Opinión / Columnistas
El principio de interdicción de sospecha permanente
29 de Abril de 2015
Francisco Bernate Ochoa Abogado Penalista y profesor universitario |
La Convención Interamericana de Derechos Humanos, aplicable entre nosotros de manera directa, al formar parte del denominado “bloque de constitucionalidad”, prevé como derechos inalienables de toda persona la libertad personal (art. 7º), las garantías judiciales (art. 8º) y la protección judicial (art. 25). En desarrollo de estas garantías fundamentales, la jurisprudencia foránea ha desarrollado el denominado principio de interdicción de sospecha permanente, que fue definido por el Tribunal Constitucional del Perú, en el caso Gleiser (5228-2006-PHC/TC), indicando que “el contenido principal de la presunción de inocencia comprende la interdicción constitucional de la sospecha permanente. De ahi´ que resulte irrazonable el hecho que una persona este´ sometida a un estado permanente de investigacio´n fiscal o judicial”.
Como consecuencia de este principio, en desarrollo del Pacto de San José, toda persona tiene derecho a que las investigaciones que se sigan en su contra tengan un punto final, sin que sea admisible, en términos de estándares de justicia aplicables al procedimiento penal, que las investigaciones se prolonguen de manera indefinida.
A su vez, este principio ha sido admitido por la Corte Interamericana de Derechos Humanos (Corte IDH), que ha señalado que los procedimientos deben adelantarse dentro de un término razonable, advirtiendo que un proceso en el que han transcurrido más de cinco años desde su inicio rebasa ese requisito (Corte IDH, Caso las Palmeras, sentencia del 6 de diciembre del 2001. Reiterada en el Caso Genie Lacayo, sentencia del 29 de enero de 1997).
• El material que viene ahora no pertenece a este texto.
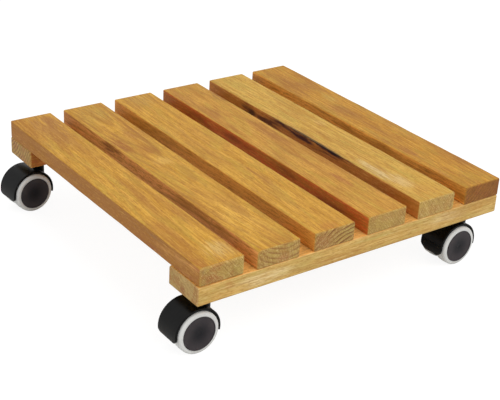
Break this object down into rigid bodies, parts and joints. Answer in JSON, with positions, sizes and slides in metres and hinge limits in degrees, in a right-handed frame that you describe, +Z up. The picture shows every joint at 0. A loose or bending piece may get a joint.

El Código de Procedimiento Penal que nos rige hace ya 10 años resulta abiertamente contrario a este principio, toda vez que no establece, como lo hacían todos sus antecesores, un término de duración de la investigación preliminar.
En otras palabras, iniciado el proceso penal mediante la recepción de la noticia criminal, nuestra legislación no contempla un término en el que la investigación previa deba desarrollarse, señalándose que este lapso será el de la prescripción del delito. Si se atiende al hecho de que Colombia cuenta con las penas más elevadas del continente, encontramos que es perfectamente posible, frecuente e imaginable que una persona esté investigada durante 20 años de su vida sin que su situación se resuelva, lo que desconoce este principio elemental que rige el proceso penal y torna nuestra legislación procesal penal en una abiertamente contraria a los mínimos admisibles sobre la materia reconocidos por la Convención Interamericana de Derechos Humanos y la interpretación que, de la misma, ha realizado la Corte IDH.
Podría argumentarse que la razonabilidad del plazo para la duración del proceso habrá de contarse desde la formulación de imputación, momento que da formalmente inicio al proceso penal, lo cual resulta contrario a los estándares de justicia internacional admitidos por las naciones de nuestro continente, en tanto que, según lo ha señalado la Corte IDH, la razonabilidad en la duración de los procedimientos habrá de contarse “desde el primer acto procesal hasta que se dicte sentencia definitiva” (Caso Tibi, sentencia del 7 de septiembre del 2004).
La situación se agrava, en términos de desconocimiento de los mínimos admisibles en materia de garantías judiciales, si tenemos en cuenta que, dentro de la legislación que hoy nos rige, esta investigación preliminar se adelanta a espaldas del procesado, a quien no se le informa que está siendo objeto de una investigación penal –situación a su vez proscrita por la Corte IDH (Cfr. Caso Tibi)–, en desarrollo de lo cual se recolectan evidencias con las que, sin que medie controversia alguna, podría pedirse su encarcelamiento como medida cautelar, a partir de argumentos tan débiles como la cantidad o gravedad de los delitos.
Como si lo anterior fuera poco, de acuerdo con la legislación procesal penal vigente, algunas personas están siendo detenidas de manera preventiva sin tener conocimiento de la investigación en su contra, con base en evidencias recolectadas a sus espaldas y sin haber tenido la oportunidad de defenderse.
Creo que la crisis de legitimidad que atraviesa la justicia penal no solamente es fruto de su demostrada ineficiencia para combatir y prevenir el delito, sino que también lo es de la manera en que lo hace: en medio de un pavoroso sistema procedimental, digno de otros tiempos, lejanos, en todo caso, a la civilización y al respeto por la dignidad de las personas.
Ahora que soplan los vientos de cambio, se hace necesario ya no reconocer, como lo han hecho propios y extraños, el fracaso del sistema acusatorio, sino reivindicar el garantismo y el carácter humanista del derecho penal, desterrando este tipo de procedimientos.